Diventa quindi fondamentale il ruolo delle multiutility come Iren, attiva nei settori strategici dell’energia, dell’acqua, dell’ambiente e delle reti, che potranno fornire un contributo sostanziale al raggiungimento dei target del Critical Raw Materials Act grazie alla gestione diretta di circa 60 impianti di trattamento dei rifiuti in Italia, fra i quali innovative linee di trattamento dei RAEE (rifiuti da apparecchiature elettriche ed elettroniche) per il recupero delle materie prime critiche contenute. Nel piano industriale Iren al 2030, che prevede circa 10,5 miliardi di investimenti, l’80% dei quali dedicati alla crescita sostenibile, è previsto un ulteriore sviluppo impiantistico, fra cui la realizzazione del primo impianto italiano dedicato esclusivamente al recupero dei materiali preziosi e materie prime critiche, la cui costruzione partirà entro il 2023 in Valdarno.

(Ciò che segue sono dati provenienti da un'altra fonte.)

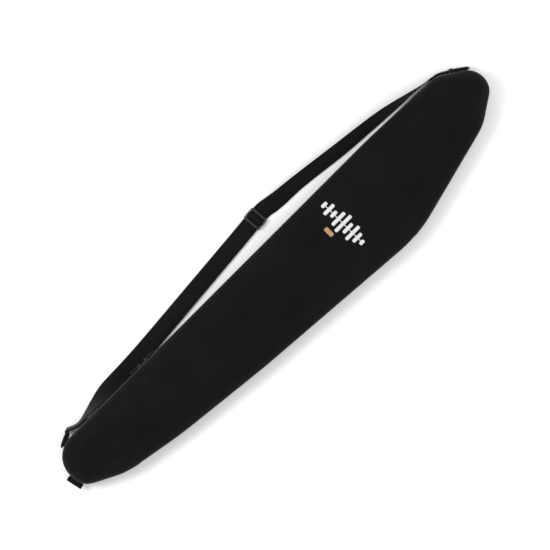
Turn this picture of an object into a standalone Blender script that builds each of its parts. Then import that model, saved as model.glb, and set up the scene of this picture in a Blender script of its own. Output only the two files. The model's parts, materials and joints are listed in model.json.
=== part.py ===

Il presidente di Iren, Luca Dal Fabbro, ha concluso: «I risultati della ricerca dimostrano come l’incremento della dotazione impiantistica in termini di recupero e riciclo delle materie prime critiche sia l’azione più urgente da intraprendere a beneficio della sicurezza del sistema economico italiano. Al 2040 l’economia circolare potrà soddisfare fino al 32% del fabbisogno annuo di materie prime strategiche in Italia. Iren eserciterà un ruolo da protagonista in questo ambito, forte di un piano industriale che prevede al 2030 10,5 miliardi di Euro di investimenti con l’obiettivo di diventare il player di riferimento per l’economia circolare nel Paese».